╭─ STORED RECORDS
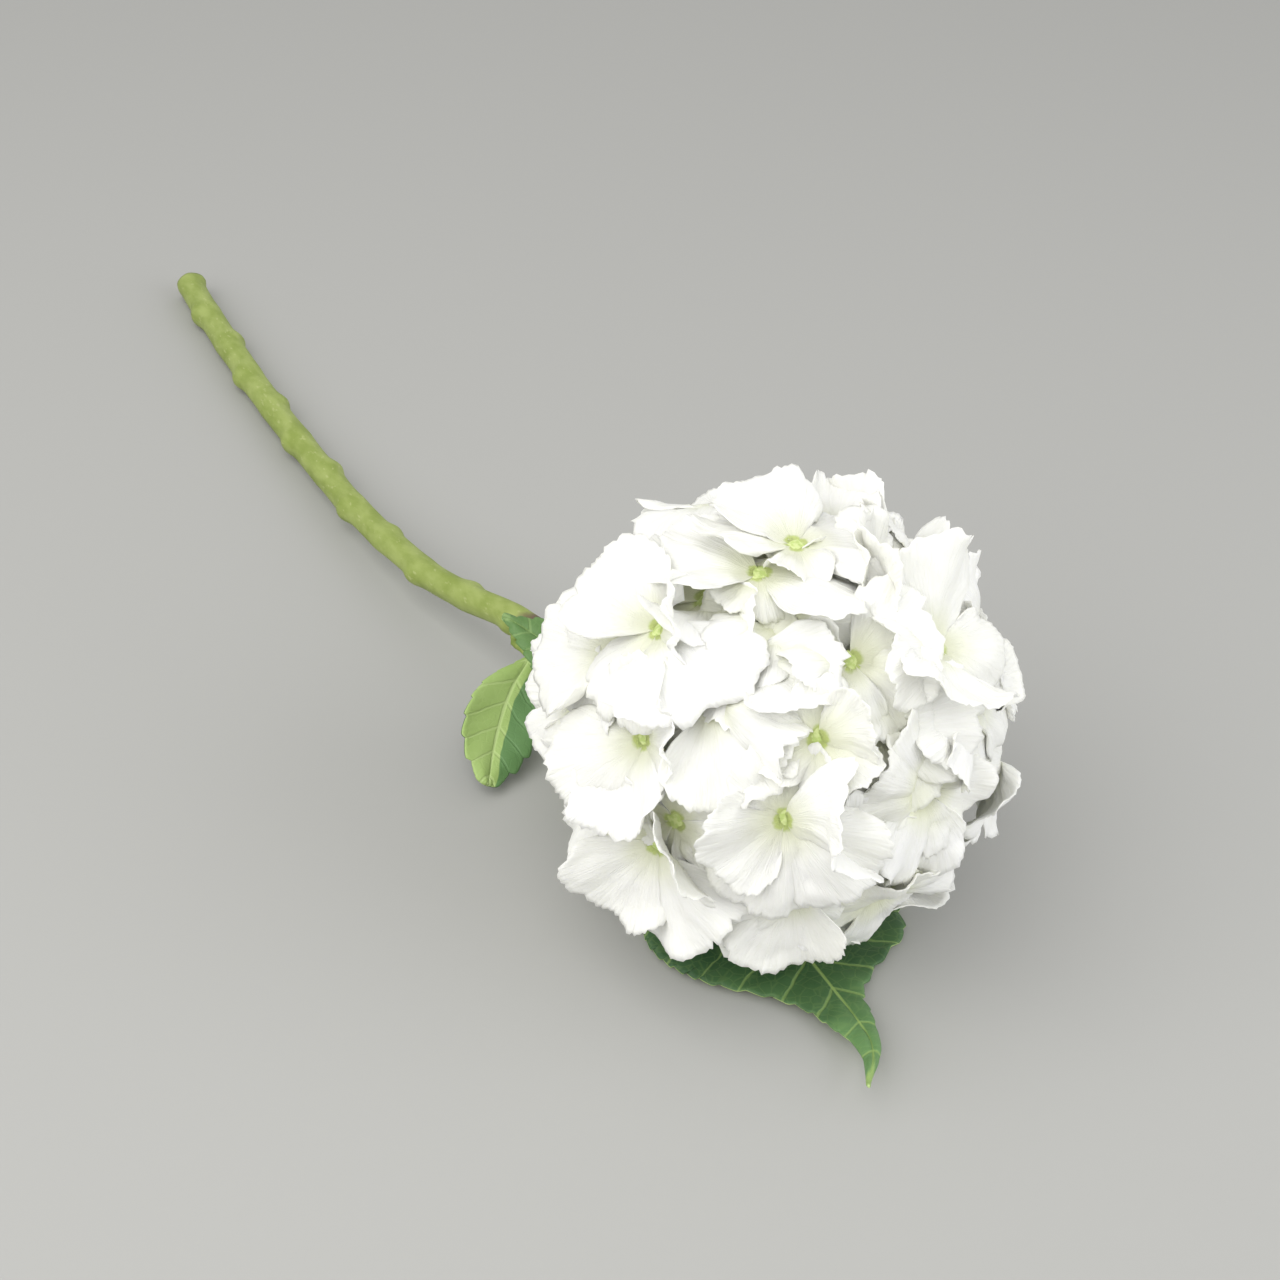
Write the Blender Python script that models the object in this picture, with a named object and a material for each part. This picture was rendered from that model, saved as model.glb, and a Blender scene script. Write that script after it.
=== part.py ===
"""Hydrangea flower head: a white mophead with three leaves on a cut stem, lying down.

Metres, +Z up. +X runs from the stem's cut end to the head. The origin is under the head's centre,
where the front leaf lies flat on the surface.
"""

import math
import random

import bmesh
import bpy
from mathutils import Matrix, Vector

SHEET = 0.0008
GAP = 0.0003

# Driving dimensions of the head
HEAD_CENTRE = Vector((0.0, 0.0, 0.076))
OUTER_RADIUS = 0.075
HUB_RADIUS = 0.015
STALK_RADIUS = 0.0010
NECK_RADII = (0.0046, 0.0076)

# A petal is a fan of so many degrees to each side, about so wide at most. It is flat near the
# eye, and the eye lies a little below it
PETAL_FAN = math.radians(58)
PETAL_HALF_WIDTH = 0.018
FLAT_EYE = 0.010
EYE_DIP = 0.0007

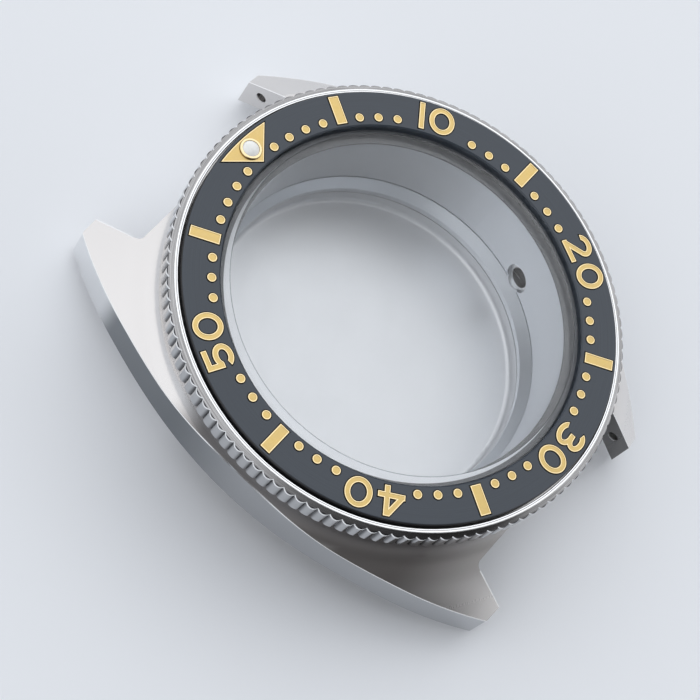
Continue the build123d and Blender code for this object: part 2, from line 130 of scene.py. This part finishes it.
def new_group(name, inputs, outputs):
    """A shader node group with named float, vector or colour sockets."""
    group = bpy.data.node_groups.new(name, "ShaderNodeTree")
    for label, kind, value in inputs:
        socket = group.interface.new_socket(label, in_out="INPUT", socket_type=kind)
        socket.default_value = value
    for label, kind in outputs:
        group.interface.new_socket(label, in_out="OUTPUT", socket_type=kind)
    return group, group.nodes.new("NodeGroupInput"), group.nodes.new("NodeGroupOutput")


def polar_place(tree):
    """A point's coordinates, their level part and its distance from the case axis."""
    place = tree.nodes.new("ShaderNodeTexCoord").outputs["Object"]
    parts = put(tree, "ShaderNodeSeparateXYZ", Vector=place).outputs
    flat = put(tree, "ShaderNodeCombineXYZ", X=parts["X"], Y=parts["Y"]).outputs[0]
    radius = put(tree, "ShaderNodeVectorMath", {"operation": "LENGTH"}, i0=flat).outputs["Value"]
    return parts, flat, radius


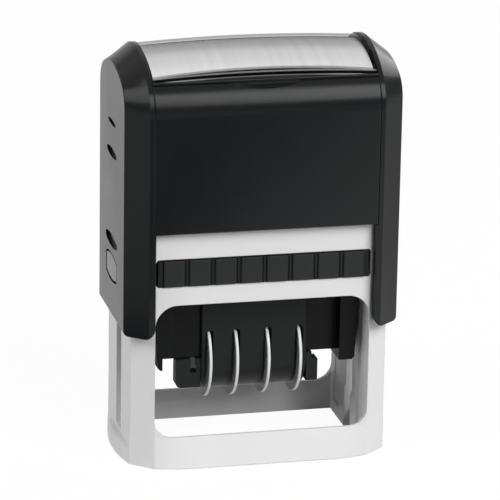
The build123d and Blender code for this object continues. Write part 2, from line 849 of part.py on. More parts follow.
╰─
### PROBLEM:
Pull out and copy each line containing the string "with".

### SOLUTION FOR THIS TASK:
Write the Blender Python script that models the object in this picture, with a named object and a material for each part. This picture was rendered from that model, saved as model.glb, and a Blender scene script. Write that script after it.
"""Hydrangea flower head: a white mophead with three leaves on a cut stem, lying down.
    """A shader node group with named float, vector or colour sockets."""